Monumentos y atractivos
La arquitectura jugó un papel de gran importancia en el desarrollo de la
ciudad de Huancavelica. Prueba de ello son sus hermosos templos y casonas.
La catedral, por ejemplo, es la construcción más importante de la ciudad. Son
características sus dos hermosas torres blancas y portada en piedra roja. En el
interior se conserva una bella colección de lienzos atribuidos a pintores
indígenas, y un púlpito de cedro profúsamente tallado y recubierto en pan de
oro.
Muy cerca se encuentra la iglesia de San Sebastián, construida allá por el
año 1662. En este templo se venera a la popular imagen del Niño de Lachoq,
quien, según cuenta una leyenda, alertó a las tropas peruanas de la inminente
llegada del enemigo durante la Guerra del Pacífico (1789-1783). Los alrededores
de la ciudad son también pródigos en bellezas paisajísticas y naturales.
Entre los lugares más concurridos están, sin duda, las aguas termales de San
Cristóbal, ubicadas a pocos minutos de la ciudad.

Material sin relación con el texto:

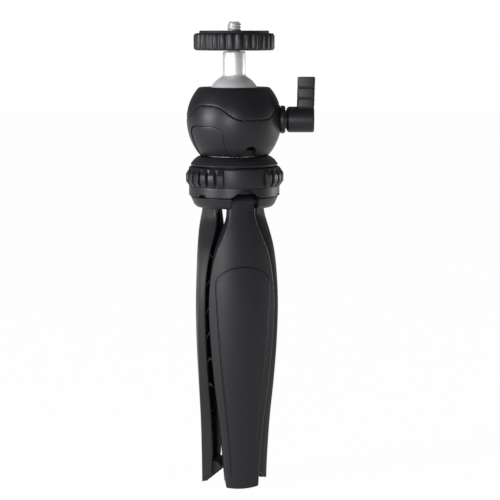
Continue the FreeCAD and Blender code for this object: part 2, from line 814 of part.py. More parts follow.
pivot_pin = rod("PivotPin", pivot_r, pin_half * 2, (pivot_out, -pin_half, pivot_z), "y")
pivot_pins = doc.addObject("Part::Compound", "PivotPins")
pivot_pins.Links = thrice("PivotPin_", pivot_pin, front_turn)
publish(pivot_pins, "pivot_pins")

centre_bolt = turned("CentreBolt", [
    (0, 127.8),
    (4.7, 127.8),
    (4.7, hub_low + 3.8),
    (bolt_r, hub_low + 3.8),
    (bolt_r, 158.8),
    (0, 158.8),
])
publish(centre_bolt, "centre_bolt")

pan_washer = turned("PanWasher", [
    (bolt_r + gap, collar_top),
    (12.0, collar_top),
    (12.0, head_bottom - gap),
    (bolt_r + gap, head_bottom - gap),
])
publish(pan_washer, "pan_washer")

lock_washer = turned("LockWasher", [
    (bolt_r + gap, head_floor + gap),
    (6.0, head_floor + gap),
    (6.0, head_floor + 0.8),
    (bolt_r + gap, head_floor + 0.8),
])
publish(lock_washer, "lock_washer")

nut_prism = doc.addObject("Part::Prism", "NutPrism")
nut_prism.Polygon = 6
bind(nut_prism, "Circumradius", 5.6)
bind(nut_prism, "Height", 4.0)
bind(nut_prism, "Placement.Base.z", head_floor + 0.8)
centre_nut = cut("CentreNut", nut_prism, [rod("NutThread", bolt_r, 10, (0, 0, head_floor - 2))])
publish(centre_nut, "centre_nut")


# ---------------------------------------------------------------- legs and feet

# Stations down the leg: height, crest of the outer face, half width, inner edge of the walls.
stations = []
for name, station in (
        ("tip", (0.0, 14.4, 7.6, 9.6)),
        ("foot", (12.0, 14.5, 8.35, 7.6)),
        ("shin", (30.0, 14.95, 10.05, 7.2)),
        ("calf", (48.0, 15.9, 12.5, 8.4)),
        ("knee", (66.0, 16.8, 14.3, 9.4)),
        ("belly", (84.0, 17.1, 15.2, 9.8)),
        ("thigh", (97.0, 16.75, 14.3, 9.4)),
        ("upper", (108.0, 16.3, 12.0, 8.2)),
        ("neck", (116.5, 15.6, 8.5, 6.8)),
        ("throat", (122.5, 14.75, 6.25, 6.8)),
        ("top", (127.0, 13.9, 5.9, 7.3))):
    station_z = size(name + "_height", station[0])
    station_crest = size(name + "_crest", station[1])
    station_half = size(name + "_half_width", station[2])
    station_in = size(name + "_inner_edge", station[3])
    stations.append((station_z, station_crest, station_half, station_in))


def section(name, height, crest, half, inner, arc):
    """One level section of a leg: bowed outer face, straight sides and back."""
    side = crest - arc + root(arc * arc - half * half)
    sketch = doc.addObject("Sketcher::SketchObject", name)
    bind(sketch, "Placement.Base.z", height)
    draw(sketch, [
        (inner, half * 0.96),
        (inner, -half * 0.96),
        (side, -half),
        (side, half),
    ], {2: (arc, -1)})
    return sketch


outer_sections = []
inner_sections = []
for number, (z, crest, half, inner) in enumerate(stations):
    outer_sections.append(section("LegSection" + str(number), z, crest, half, inner, leg_arc))
    if 0 < number < len(stations) - 1:
        hollow = section("HollowSection" + str(number), z, crest - leg_wall, half - leg_wall,
                         as_size(4.0), leg_arc)
        inner_sections.append(hollow)

leg_solid = doc.addObject("Part::Loft", "LegSolid")
leg_solid.Sections = outer_sections
leg_solid.Solid = True
leg_solid.Ruled = False
leg_hollow = doc.addObject("Part::Loft", "LegHollow")
leg_hollow.Sections = inner_sections
leg_hollow.Solid = True
leg_hollow.Ruled = False

# Cross ribs stand in the hollow and stop short of the open side.
rib_boxes = doc.addObject("Part::Compound", "LegRibBoxes")
rib_links = []
for number in range(7):
    rib_links.append(block("LegRib" + str(number), (10, 40, 1.2), (11.6, -20, 26 + 12 * number)))
rib_boxes.Links = rib_links
leg_open = cut("LegOpen", leg_hollow, [rib_boxes])
leg_shell = cut("LegShell", leg_solid, [leg_open])

leg_head = rod("LegHead", leg_head_r, leg_head_half * 2, (pivot_out, -leg_head_half, pivot_z), "y")
leg_cheek = padded("LegCheek", "XZ_Plane", [
    (8.6, 124.0),
    (14.2, 124.0),
    (pivot_out + leg_head_r, pivot_z),
    (pivot_out - leg_head_r + 0.1, pivot_z),
], leg_head_half * 2)
leg_with_head = fuse("LegWithHead", [leg_shell, leg_head, leg_cheek])
leg_pin_bore = rod("LegPinBore", pivot_r + gap, 20, (pivot_out, -10, pivot_z), "y")

# The rubber foot fills the end of the leg and is cut off at the spread angle.
toe = as_size(12.9)
heel = as_size(4.6)
slope = Size(math.tan(math.radians(sole_angle.value)), "tan(Sizes.sole_angle * 1 deg)")
sole_rise = (toe - heel) * slope
foot_wedge = padded("FootWedge", "XZ_Plane", [
    (toe, 0.35),
    (toe, 11.0),
    (heel, 11.0),
    (heel, 0.35 + sole_rise),
], pad_half * 2)
tip_edge = stations[0][1]
under_sole = padded("UnderSole", "XZ_Plane", [
    (tip_edge, -2.0),
    (tip_edge, 0.0),
    (heel - 4, (tip_edge - heel + 4) * slope),
    (heel - 4, -2.0),
], 30)
foot_socket = padded("FootSocket", "XZ_Plane", [
    (toe, -1.0),
    (toe, 11.0),
    (0.0, 11.0),
    (0.0, -1.0),
], pad_half * 2)
leg_master = cut("LegMaster", leg_with_head, [leg_pin_bore, foot_socket, under_sole])

for leg_name, turn in (("front", front_turn), ("left", left_turn), ("right", right_turn)):
    leg = doc.addObject("Part::Compound", leg_name + "_leg_solid")
    leg.Links = [leg_master]
    publish(leg, leg_name + "_leg", turn)
    foot = doc.addObject("Part::Compound", leg_name + "_foot_solid")
    foot.Links = [foot_wedge]
    publish(foot, leg_name + "_foot", turn)


# ---------------------------------------------------------------- checks and export

doc.recompute()
problems = []
for item in doc.Objects:
    for word in ("Invalid", "Error"):
        if word in item.State:
            problems.append(item.Name + " is " + word)
for item, node in published:
    shape = item.Shape
    if shape.isNull() or not shape.isValid():
        problems.append(node + " has no valid shape")
        continue
    print(node, "solids", len(shape.Solids), "volume", round(shape.Volume, 2))
    shape.exportStep("parts/" + node + ".step")
if problems:
    raise RuntimeError("; ".join(problems))
print("sub-parts written:", len(published))
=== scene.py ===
# %% [markdown]
# # A mini table tripod with a ball head
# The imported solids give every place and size. This script gives the same parts their
# finished look. Each step has a short note first and then the code.

# %% Load the frame
import bpy
import bmesh
import math
from mathutils import Matrix, Vector


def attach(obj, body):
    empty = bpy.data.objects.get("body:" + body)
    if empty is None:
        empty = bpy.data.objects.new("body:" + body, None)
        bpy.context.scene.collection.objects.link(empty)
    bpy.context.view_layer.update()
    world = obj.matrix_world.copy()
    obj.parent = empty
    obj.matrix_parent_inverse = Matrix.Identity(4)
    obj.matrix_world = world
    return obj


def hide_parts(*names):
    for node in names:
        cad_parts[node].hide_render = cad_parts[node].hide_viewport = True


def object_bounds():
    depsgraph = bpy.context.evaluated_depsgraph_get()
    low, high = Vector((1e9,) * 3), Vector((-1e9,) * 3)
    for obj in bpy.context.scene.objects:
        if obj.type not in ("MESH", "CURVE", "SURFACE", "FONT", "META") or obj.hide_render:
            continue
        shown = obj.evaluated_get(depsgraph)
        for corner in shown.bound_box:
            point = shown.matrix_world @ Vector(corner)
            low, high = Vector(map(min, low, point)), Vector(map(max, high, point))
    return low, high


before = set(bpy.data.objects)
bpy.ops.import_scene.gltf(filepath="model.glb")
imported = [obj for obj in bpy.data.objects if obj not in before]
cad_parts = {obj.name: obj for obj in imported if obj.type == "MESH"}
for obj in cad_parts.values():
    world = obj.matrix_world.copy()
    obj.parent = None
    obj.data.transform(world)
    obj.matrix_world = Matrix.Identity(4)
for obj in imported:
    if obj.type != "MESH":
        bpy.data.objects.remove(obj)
cad_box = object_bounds()
FLOOR = cad_box[0][2]
print("height of the solids", round(cad_box[1][2] - FLOOR, 4), "m")

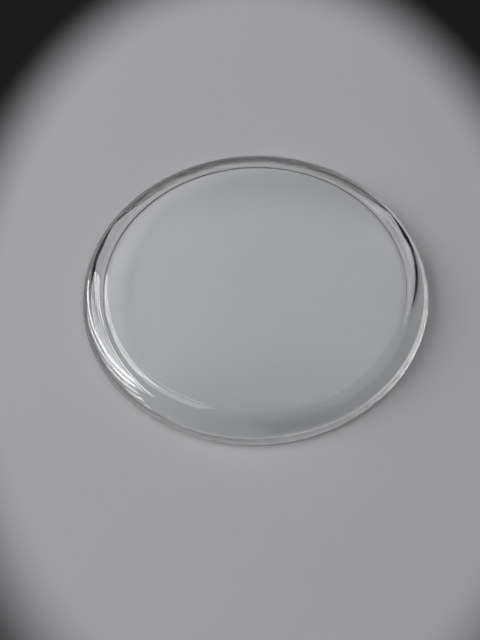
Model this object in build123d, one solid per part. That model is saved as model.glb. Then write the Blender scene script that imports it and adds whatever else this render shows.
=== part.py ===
"""Domed acrylic watch crystal: one clear moulding with a snap-in rim, turned about its own axis.

Frame: millimetres, +Z up the axis of the dome, origin at the middle of the flat ring
that the crystal stands on. The shape is one section in the XZ plane, turned round Z.
"""
from build123d import *
from math import atan2, cos, degrees, radians, sin, sqrt
import os

# Grip band: the short upright face at the foot, the widest part, that the bezel snaps over
outer_diameter = 35.0
grip_height = 0.30

# Outside of the dome: a nearly flat crown that rolls over a tight shoulder to the grip band
crown_radius = 150.0
shoulder_radius = 2.60
shoulder_slope = 80.0  # degrees below level where the shoulder would meet the grip band
rim_edge_radius = 0.40

# Flat ring that the crystal stands on
base_ring_width = 1.10
base_edge_radius = 0.06

# Inside: a leaning inner wall, its rounded corner and the roof of the hollow
inner_wall_lean = 45.0  # degrees from upright, so the hollow widens towards its mouth
inner_corner_radius = 1.20
hollow_radius = 150.0
crown_thickness = 1.10

outer_radius = outer_diameter / 2
mouth_radius = outer_radius - base_ring_width
top_of_arc = 90.0  # degrees up from level


def direction(angle):
    """Unit direction in the section, its angle in degrees up from level."""
    return Vector(cos(radians(angle)), sin(radians(angle)))


def section_arc(centre, radius, start_angle, end_angle):
    """Arc of the section between two angles in degrees."""
    return CenterArc(centre, radius, start_angle, end_angle - start_angle)


def angle_of(offset):
    """Angle of an offset in the section, in degrees up from level."""
    return degrees(atan2(offset.Y, offset.X))


def outside():
    """Crown, shoulder and rim edge, each tangent to the next, then the upright grip band."""
    shoulder_end = top_of_arc - shoulder_slope
    shoulder_centre = Vector(outer_radius, grip_height) - direction(shoulder_end) * shoulder_radius

    crown_drop = sqrt((crown_radius - shoulder_radius) ** 2 - shoulder_centre.X**2)
    crown_centre = Vector(0, shoulder_centre.Y - crown_drop)
    crown_end = angle_of(shoulder_centre - crown_centre)

    edge_run = outer_radius - rim_edge_radius - shoulder_centre.X
    edge_rise = sqrt((shoulder_radius - rim_edge_radius) ** 2 - edge_run**2)
    edge_centre = shoulder_centre + Vector(edge_run, edge_rise)
    edge_start = angle_of(edge_centre - shoulder_centre)

    crown_top = crown_centre.Y + crown_radius
    return crown_top, [
        section_arc(crown_centre, crown_radius, top_of_arc, crown_end),
        section_arc(shoulder_centre, shoulder_radius, crown_end, edge_start),
        section_arc(edge_centre, rim_edge_radius, edge_start, 0),
        Line((outer_radius, edge_centre.Y), (outer_radius, base_edge_radius)),
    ]


def inside(crown_top):
    """Leaning inner wall, rounded corner and roof of the hollow, from the mouth up to the axis."""
    wall_up = direction(top_of_arc + inner_wall_lean)
    into_wall = direction(inner_wall_lean)
    mouth = Vector(mouth_radius, 0)
    roof_centre = Vector(0, crown_top - crown_thickness - hollow_radius)

    # The corner's centre lies one corner radius off the wall line and inside the roof's arc
    start = mouth - into_wall * inner_corner_radius - roof_centre
    along = start.dot(wall_up)
    reach = hollow_radius - inner_corner_radius
    climb = sqrt(along**2 - start.dot(start) + reach**2) - along
    corner_centre = roof_centre + start + wall_up * climb
    corner_end = angle_of(corner_centre - roof_centre)
    wall_top = corner_centre + into_wall * inner_corner_radius

    # Rounding between the standing ring and the leaning wall
    edge_climb = base_edge_radius * (1 - into_wall.Y) / wall_up.Y
    edge_centre = mouth + into_wall * base_edge_radius + wall_up * edge_climb
    wall_foot = edge_centre - into_wall * base_edge_radius
    return edge_centre, [
        section_arc(edge_centre, base_edge_radius, -top_of_arc, inner_wall_lean - 2 * top_of_arc),
        Line(wall_foot, wall_top),
        section_arc(corner_centre, inner_corner_radius, inner_wall_lean, corner_end),
        section_arc(roof_centre, hollow_radius, corner_end, top_of_arc),
        Line((0, roof_centre.Y + hollow_radius), (0, crown_top)),
    ]


def crystal():
    """The whole crystal, its section turned once round the axis."""
    crown_top, outer_edges = outside()
    inner_edge_centre, inner_edges = inside(crown_top)
    outer_edge_centre = Vector(outer_radius - base_edge_radius, base_edge_radius)
    base_edges = [
        section_arc(outer_edge_centre, base_edge_radius, 0, -top_of_arc),
        Line((outer_edge_centre.X, 0), (inner_edge_centre.X, 0)),
    ]
    section = Plane.XZ * make_face(outer_edges + base_edges + inner_edges)
    return revolve(section, Axis.Z)


os.makedirs("parts", exist_ok=True)
export_step(crystal(), "parts/crystal.step")
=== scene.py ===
"""Domed acrylic watch crystal: the lathe-turned piece, its finishes, and a plain studio round it.

Laid out as an add-on and run as a script. Everything is in metres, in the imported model's
frame: the crystal stands on z = 0 with its axis on the z axis.
"""

from math import atan2, cos, pi, radians, sin, sqrt

import bpy
from bpy.props import FloatProperty, FloatVectorProperty, IntProperty, PointerProperty
from mathutils import Matrix, Vector


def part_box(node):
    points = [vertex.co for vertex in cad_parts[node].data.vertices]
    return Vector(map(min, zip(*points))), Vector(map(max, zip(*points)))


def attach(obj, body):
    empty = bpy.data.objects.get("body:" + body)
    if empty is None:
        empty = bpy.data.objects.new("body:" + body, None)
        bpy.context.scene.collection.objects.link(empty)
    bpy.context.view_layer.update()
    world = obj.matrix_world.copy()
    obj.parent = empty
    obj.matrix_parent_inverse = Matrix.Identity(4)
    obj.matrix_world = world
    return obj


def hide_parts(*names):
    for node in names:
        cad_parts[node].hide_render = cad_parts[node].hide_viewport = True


bl_info = {
    "name": "Watch Crystal",
    "version": (1, 0, 0),
    "blender": (4, 5, 0),
    "location": "3D View > Sidebar > Watch Crystal",
    "description": "Builds a domed acrylic watch crystal and a plain studio round it",
    "category": "Add Mesh",
}

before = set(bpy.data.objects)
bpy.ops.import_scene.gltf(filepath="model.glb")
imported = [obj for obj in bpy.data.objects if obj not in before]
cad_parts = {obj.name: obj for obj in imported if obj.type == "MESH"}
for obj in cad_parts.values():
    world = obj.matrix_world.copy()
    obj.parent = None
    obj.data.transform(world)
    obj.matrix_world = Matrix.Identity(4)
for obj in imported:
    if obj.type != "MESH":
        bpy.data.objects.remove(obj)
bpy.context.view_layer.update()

NODE = "crystal"
MM = 0.001
LOWEST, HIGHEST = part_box(NODE)
OUTER_RADIUS = HIGHEST.x
CROWN_TOP = HIGHEST.z
CROWN_TOLERANCE = 0.02 * MM
SAME_POINT = 1e-9

# How many steps each arc and straight run of the section is drawn in
CROWN_STEPS, SHOULDER_STEPS, CORNER_STEPS = 22, 24, 14
RIM_STEPS, GRIP_STEPS, FOOT_STEPS = 6, 4, 4
RING_STEPS, WALL_STEPS = 3, 6

# Finishes, by their place in the mesh's list of materials
POLISHED, TURNED = 0, 1
SATIN_TOP = 0.07 * MM  # the satin covers the standing ring and its two broken edges
ACRYLIC_IOR = 1.491
WAVE_PERIOD = pi / 10  # a Wave texture of scale 1 repeats after this length

# Room: which way the broad light lies, and its radiance; the lamps stand this far off
PANEL_AZIMUTH = radians(45)
PANEL_LEVEL = 1.1
LAMP_DISTANCE = 0.6
FLOOR_HALF_SIZE = 3.0
FLOOR_GAP = 0.01 * MM  # keeps the floor clear of the standing ring
PAINTED_FADE_START = 0.76  # share of the way out to the painted pool's edge where painted shade starts to darken the floor's colour
LIGHT_BOUNCES = 32  # the near rim goes black if light stops sooner inside the acrylic

# Window: bars of light one above the other at the left and one light over them. Azimuths and
# elevations are in degrees, widths and heights in metres, and powers in watts.
BAR_AZIMUTH, BAR_ELEVATIONS = 167, (16, 23.5, 31, 38.5, 46)
BAR_WIDTH, BAR_HEIGHT, BAR_POWER = 0.62, 0.045, 0.84
TOP_AZIMUTH, TOP_ELEVATION = 153, 70
TOP_WIDTH, TOP_HEIGHT, TOP_POWER = 0.2, 0.18, 0.34

# Camera: the picture's size, its scale, and where the axis of the crystal falls in it, in pixels
PICTURE_WIDTH, PICTURE_HEIGHT = 480, 640
PIXELS_PER_MM = 9.895
AXIS_ACROSS, AXIS_DOWN = 254.68, 287.04
SENSOR_HEIGHT = 24.0
TARGET_HEIGHT = 1.0 * MM


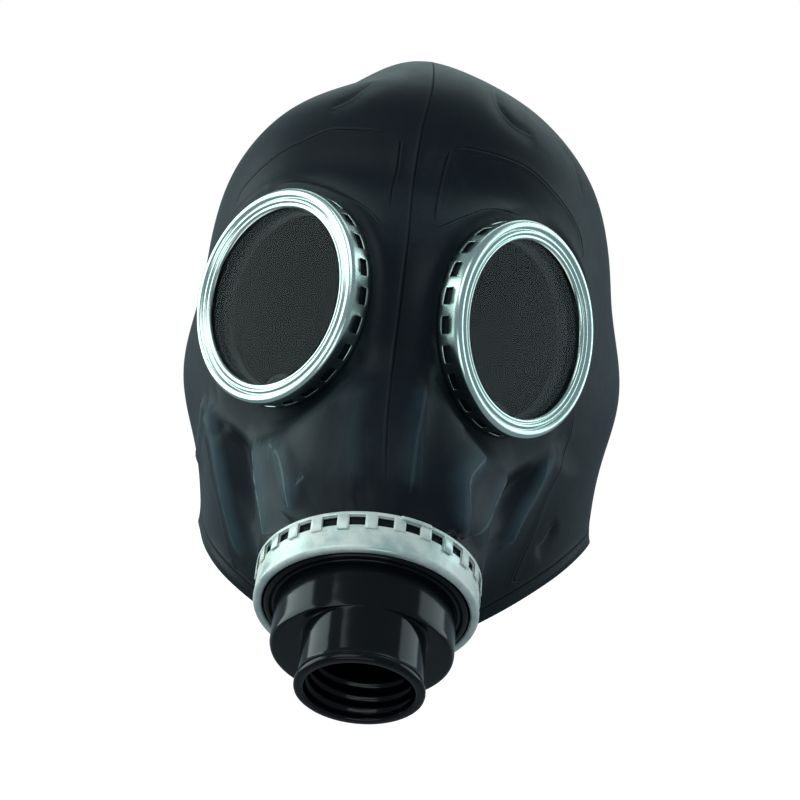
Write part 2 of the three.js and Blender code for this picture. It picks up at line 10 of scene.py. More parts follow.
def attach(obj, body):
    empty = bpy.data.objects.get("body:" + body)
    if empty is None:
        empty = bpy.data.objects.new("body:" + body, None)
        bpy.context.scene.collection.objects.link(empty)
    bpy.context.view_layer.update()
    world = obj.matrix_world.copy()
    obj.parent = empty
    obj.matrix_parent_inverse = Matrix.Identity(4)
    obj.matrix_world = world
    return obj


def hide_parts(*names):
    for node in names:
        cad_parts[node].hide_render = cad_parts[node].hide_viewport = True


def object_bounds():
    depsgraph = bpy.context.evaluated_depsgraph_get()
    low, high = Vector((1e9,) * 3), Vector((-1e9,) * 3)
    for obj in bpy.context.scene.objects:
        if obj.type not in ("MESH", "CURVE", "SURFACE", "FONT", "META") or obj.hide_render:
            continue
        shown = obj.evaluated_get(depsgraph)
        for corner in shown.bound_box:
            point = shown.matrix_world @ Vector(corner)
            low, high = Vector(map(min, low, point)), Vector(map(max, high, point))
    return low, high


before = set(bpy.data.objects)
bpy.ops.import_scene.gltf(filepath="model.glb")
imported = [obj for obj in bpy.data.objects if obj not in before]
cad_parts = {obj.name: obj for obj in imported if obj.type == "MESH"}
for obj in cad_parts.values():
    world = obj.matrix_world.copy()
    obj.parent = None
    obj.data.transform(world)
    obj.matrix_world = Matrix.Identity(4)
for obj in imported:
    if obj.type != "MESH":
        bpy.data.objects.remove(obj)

cad_low, cad_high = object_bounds()
print("CAD box", [round(v, 4) for v in cad_low], [round(v, 4) for v in cad_high])

# %% [markdown]
# The mask is a thin rubber hood with two round windows and a breathing valve. Everything here is
# shaped in millimetres, because its wall is 2 mm and its finest beads are tenths of one, and each
# finished piece is scaled to metres once. The frame's origin is inside the top of the hollow.

# %% Sizes shared by several pieces
MM = 0.001
SEAT_GAP = 0.3
RUBBER_WALL = 2
CROWN_HEIGHT = 84
HOOD_CENTRE = np.array([0.0, 0.0, -(CROWN_HEIGHT - RUBBER_WALL)])

EYE_SPACING = 86
EYE_REACH = 90
EYE_RISE = -15
EYE_SPLAY_DEG = 44.3
EYE_TILT_DEG = 4.9
EYE_RING_RADIUS = 36
EYE_RING_DEPTH = 8.8
EYE_OPENING_RADIUS = 29.5
EYE_SHEET = 0.8
EYE_FLANGE_DROP = 1.1
GLASS_THICKNESS = 2.5

VALVE_REACH = 125
VALVE_DROP = 109.7
VALVE_TILT_DEG = 50.2
CLAMP_RADIUS = 34.8
CLAMP_DEPTH = 13.2
CLAMP_SHEET = 0.9
CLAMP_LIP_RADIUS = 31.9
SNOUT_RADIUS = CLAMP_RADIUS - CLAMP_SHEET - SEAT_GAP


def outward_frame(origin, axis):
    """A matrix whose +Z points out of the mask along an axis, with +Y as near to up as it can be."""
    z = Vector(axis).normalized()
    y = (Vector((0, 0, 1)) - z * z.z).normalized()
    x = y.cross(z)
    frame_matrix = Matrix((x, y, z)).transposed().to_4x4()
    frame_matrix.translation = Vector(origin)
    return frame_matrix


def eye_frame(side):
    splay, tilt = radians(EYE_SPLAY_DEG), radians(EYE_TILT_DEG)
    axis = (side * sin(splay) * cos(tilt), -cos(splay) * cos(tilt), sin(tilt))
    middle = HOOD_CENTRE + [side * EYE_SPACING / 2, -EYE_REACH, EYE_RISE]
    return outward_frame(middle, axis)


def valve_frame():
    tilt = radians(VALVE_TILT_DEG)
    middle = HOOD_CENTRE + [0, -VALVE_REACH, -VALVE_DROP]
    return outward_frame(middle, (0, -cos(tilt), -sin(tilt)))


EYES = {"left": eye_frame(-1), "right": eye_frame(1)}
VALVE = valve_frame()
print("eyepieces at", [tuple(round(v, 1) for v in m.translation) for m in EYES.values()])

# %% [markdown]
# The camera stands where the photograph was taken from: a little to the left, level with the
# valve's top, turned a few degrees. Its three axes were fitted to the rims of the two eyepieces,
# the clamp ring and the neck, all circles of known size.

# %% Camera
CAMERA_PLACE = Vector((-20.0, -613.87, -125.58))
CAMERA_RIGHT = Vector((0.99043, -0.044486, 0.130647))
CAMERA_DOWN = Vector((0.130516, -0.005862, -0.991429))
CAMERA_AHEAD = Vector((0.04487, 0.998993, 0.0))
LENS_MM, SENSOR_MM = 72, 36

camera_data = bpy.data.cameras.new("camera")
camera_data.lens = LENS_MM
camera_data.sensor_width = SENSOR_MM
camera = bpy.data.objects.new("camera", camera_data)
camera_axes = Matrix((CAMERA_RIGHT, -CAMERA_DOWN, -CAMERA_AHEAD)).transposed().to_4x4()
camera.matrix_world = Matrix.Translation(CAMERA_PLACE * MM) @ camera_axes
bpy.context.scene.collection.objects.link(camera)
bpy.context.scene.camera = camera
print("camera lens", camera_data.lens, "mm")

# %% [markdown]
# Shader maths reads best as plain expressions, so one small class wraps a node's output and turns
# Python's operators into Math nodes. Every other node comes from one method, which sets the
# node's settings first, because some of them change which sockets it has.


# %% Shader helper
class Wire:
    """One output of a node. Numbers and wires can be added, subtracted and multiplied."""

    def __init__(self, finish, socket):
        self.finish = finish
        self.socket = socket

    def maths(self, operation, *values):
        return self.finish.node("ShaderNodeMath", {"operation": operation}, dict(enumerate(values)))

    def __add__(self, other):
        return self.maths("ADD", self, other)

    def __sub__(self, other):
        return self.maths("SUBTRACT", self, other)

    def __rsub__(self, other):
        return self.maths("SUBTRACT", other, self)

    def __mul__(self, other):
        return self.maths("MULTIPLY", self, other)

    def __abs__(self):
        return self.maths("ABSOLUTE", self)

    __radd__ = __add__
    __rmul__ = __mul__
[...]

Finalmente, en Huancavelica la geología parece haberse tomado algunas
licencias. Los bosques de piedras, singulares formaciones rocosas producto de la
erosión combinada del viento y el agua, son aquí tan abundantes como
sorprendentes. Sus singulares paisajes son ideales para pasar el día, hacer
caminatas y tomar fotografías. Existe uno en la ruta a Huancayo (a 20
kilómetros al norte de Huancavelica) y otro cerca a Toccyac (29 kilómetros al
este de la ciudad). Otros bosques de piedras cercanos a Huancavelica son
Sachapite, Huayanay y Paucará.
Bueno, ya lo sabe. Si decide darse una escapada y conocer una de las ciudades
andinas más hermosas del país... Huancavelica lo espera.